→ **Given information**:
┄┄┄┄┄┄┄┄┄┄

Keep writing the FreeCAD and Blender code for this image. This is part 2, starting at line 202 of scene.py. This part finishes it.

┄┄┄┄┄┄┄┄┄┄

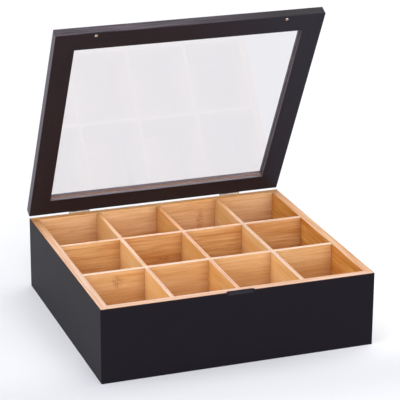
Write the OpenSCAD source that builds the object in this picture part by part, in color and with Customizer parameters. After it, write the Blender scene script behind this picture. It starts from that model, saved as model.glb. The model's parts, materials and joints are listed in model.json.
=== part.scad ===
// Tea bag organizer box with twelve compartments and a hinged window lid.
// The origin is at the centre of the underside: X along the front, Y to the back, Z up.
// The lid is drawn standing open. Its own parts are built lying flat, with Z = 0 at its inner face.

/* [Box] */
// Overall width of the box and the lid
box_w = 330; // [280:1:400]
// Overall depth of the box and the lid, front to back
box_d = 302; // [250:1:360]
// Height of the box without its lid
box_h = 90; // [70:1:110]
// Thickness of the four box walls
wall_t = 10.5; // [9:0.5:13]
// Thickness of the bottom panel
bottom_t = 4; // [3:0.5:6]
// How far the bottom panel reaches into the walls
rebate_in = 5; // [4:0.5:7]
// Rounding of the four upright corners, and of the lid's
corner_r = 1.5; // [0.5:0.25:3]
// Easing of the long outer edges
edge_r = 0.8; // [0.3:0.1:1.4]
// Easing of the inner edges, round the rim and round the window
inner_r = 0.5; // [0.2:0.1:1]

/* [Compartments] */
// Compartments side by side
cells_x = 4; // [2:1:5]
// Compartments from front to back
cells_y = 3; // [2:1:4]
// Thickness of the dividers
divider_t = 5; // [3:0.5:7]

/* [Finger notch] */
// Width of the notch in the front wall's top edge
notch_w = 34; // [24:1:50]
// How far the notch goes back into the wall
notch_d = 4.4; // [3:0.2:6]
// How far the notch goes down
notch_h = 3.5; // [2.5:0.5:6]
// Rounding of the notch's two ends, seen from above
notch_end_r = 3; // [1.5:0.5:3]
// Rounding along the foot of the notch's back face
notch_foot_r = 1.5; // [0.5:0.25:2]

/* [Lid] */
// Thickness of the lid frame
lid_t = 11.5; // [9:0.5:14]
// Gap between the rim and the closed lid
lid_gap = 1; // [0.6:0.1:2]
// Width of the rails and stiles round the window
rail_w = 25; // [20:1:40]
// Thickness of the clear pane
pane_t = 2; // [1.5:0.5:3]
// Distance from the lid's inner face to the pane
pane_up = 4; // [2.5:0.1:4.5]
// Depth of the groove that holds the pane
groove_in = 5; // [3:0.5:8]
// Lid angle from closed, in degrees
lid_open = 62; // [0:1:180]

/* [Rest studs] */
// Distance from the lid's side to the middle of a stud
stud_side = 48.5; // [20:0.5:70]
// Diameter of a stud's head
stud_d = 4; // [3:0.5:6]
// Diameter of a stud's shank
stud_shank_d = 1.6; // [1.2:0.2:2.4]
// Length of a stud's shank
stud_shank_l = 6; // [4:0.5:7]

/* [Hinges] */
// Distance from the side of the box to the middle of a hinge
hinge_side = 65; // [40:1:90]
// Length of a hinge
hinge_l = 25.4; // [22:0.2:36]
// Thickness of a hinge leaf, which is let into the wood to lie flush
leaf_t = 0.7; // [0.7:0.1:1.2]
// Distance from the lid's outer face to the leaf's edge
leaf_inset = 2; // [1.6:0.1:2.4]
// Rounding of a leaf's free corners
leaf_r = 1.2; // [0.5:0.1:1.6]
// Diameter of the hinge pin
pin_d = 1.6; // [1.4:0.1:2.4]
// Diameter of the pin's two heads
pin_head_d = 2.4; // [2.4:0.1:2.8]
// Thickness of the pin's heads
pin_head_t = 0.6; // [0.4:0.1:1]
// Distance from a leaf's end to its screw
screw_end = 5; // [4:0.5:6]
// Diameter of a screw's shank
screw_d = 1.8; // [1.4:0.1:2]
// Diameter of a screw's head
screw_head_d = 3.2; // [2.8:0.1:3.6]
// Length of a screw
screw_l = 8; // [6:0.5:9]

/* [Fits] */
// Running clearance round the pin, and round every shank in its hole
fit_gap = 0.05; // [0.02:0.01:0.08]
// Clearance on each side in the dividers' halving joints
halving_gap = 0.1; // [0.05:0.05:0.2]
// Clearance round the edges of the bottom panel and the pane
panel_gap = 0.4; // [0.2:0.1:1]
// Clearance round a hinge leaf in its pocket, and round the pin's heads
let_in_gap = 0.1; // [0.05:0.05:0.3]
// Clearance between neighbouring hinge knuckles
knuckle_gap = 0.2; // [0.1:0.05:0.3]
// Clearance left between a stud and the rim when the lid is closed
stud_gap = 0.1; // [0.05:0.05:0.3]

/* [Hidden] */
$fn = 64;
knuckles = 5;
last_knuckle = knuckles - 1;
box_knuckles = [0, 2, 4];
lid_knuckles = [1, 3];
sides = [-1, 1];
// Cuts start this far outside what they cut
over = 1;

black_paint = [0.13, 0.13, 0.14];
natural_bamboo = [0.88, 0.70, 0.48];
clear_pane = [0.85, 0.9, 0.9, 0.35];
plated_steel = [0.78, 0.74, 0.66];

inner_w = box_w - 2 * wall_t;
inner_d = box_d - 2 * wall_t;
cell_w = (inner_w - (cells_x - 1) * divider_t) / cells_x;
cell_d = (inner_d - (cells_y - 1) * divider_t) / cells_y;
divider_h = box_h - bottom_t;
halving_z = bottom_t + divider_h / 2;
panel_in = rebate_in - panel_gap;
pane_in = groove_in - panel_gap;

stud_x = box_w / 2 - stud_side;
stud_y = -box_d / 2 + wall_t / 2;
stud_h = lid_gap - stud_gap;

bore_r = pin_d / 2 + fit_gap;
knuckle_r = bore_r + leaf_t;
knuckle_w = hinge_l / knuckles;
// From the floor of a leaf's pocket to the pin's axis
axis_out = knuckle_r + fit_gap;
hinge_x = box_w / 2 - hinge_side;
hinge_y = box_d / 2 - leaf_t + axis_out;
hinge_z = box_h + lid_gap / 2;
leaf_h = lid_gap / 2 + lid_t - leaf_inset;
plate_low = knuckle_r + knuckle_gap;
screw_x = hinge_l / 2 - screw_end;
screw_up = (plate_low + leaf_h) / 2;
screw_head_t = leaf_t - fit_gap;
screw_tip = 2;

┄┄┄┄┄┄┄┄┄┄

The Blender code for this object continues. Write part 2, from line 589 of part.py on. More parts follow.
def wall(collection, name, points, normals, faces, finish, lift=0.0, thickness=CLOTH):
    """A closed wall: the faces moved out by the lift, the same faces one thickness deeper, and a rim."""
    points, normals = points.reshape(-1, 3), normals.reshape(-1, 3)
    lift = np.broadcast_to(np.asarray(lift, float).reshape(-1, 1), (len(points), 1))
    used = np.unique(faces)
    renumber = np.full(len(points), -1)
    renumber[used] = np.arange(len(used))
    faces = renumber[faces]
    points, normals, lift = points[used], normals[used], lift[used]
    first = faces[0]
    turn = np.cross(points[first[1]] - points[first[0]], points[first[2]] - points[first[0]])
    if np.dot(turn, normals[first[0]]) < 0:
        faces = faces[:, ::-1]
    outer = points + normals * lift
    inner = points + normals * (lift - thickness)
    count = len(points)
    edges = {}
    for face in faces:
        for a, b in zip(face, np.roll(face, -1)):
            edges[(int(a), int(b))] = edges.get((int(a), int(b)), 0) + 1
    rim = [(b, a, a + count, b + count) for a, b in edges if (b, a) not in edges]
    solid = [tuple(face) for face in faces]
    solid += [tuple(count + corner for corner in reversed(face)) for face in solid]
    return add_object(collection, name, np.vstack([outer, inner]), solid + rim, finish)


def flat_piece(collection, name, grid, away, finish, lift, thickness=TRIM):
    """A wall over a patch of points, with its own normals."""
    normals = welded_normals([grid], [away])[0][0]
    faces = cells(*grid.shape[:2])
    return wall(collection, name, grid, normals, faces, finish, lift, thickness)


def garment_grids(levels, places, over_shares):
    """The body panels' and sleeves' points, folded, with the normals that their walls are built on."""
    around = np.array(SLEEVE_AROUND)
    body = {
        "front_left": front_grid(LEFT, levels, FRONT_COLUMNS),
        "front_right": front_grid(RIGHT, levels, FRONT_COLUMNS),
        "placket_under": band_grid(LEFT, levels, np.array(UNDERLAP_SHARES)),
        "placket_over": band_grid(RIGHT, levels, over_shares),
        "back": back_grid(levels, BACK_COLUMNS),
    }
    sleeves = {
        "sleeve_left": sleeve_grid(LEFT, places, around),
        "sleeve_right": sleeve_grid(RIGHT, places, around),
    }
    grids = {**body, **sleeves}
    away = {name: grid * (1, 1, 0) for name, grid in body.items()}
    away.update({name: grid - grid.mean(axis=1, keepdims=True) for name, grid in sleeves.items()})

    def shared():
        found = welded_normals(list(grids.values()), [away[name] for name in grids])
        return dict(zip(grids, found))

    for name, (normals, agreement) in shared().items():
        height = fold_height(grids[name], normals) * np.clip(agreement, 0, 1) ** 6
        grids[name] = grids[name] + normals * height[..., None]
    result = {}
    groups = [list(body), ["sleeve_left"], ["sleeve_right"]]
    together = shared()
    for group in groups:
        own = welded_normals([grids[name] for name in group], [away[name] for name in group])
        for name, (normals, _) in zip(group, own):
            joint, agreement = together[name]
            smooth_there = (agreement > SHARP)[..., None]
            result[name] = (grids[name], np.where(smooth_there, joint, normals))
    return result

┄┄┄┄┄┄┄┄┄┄

→ **What to produce**: A line counts if it holds the word "joints". How many lines of the entries count? Give the number only.

→ **Written solution**: 2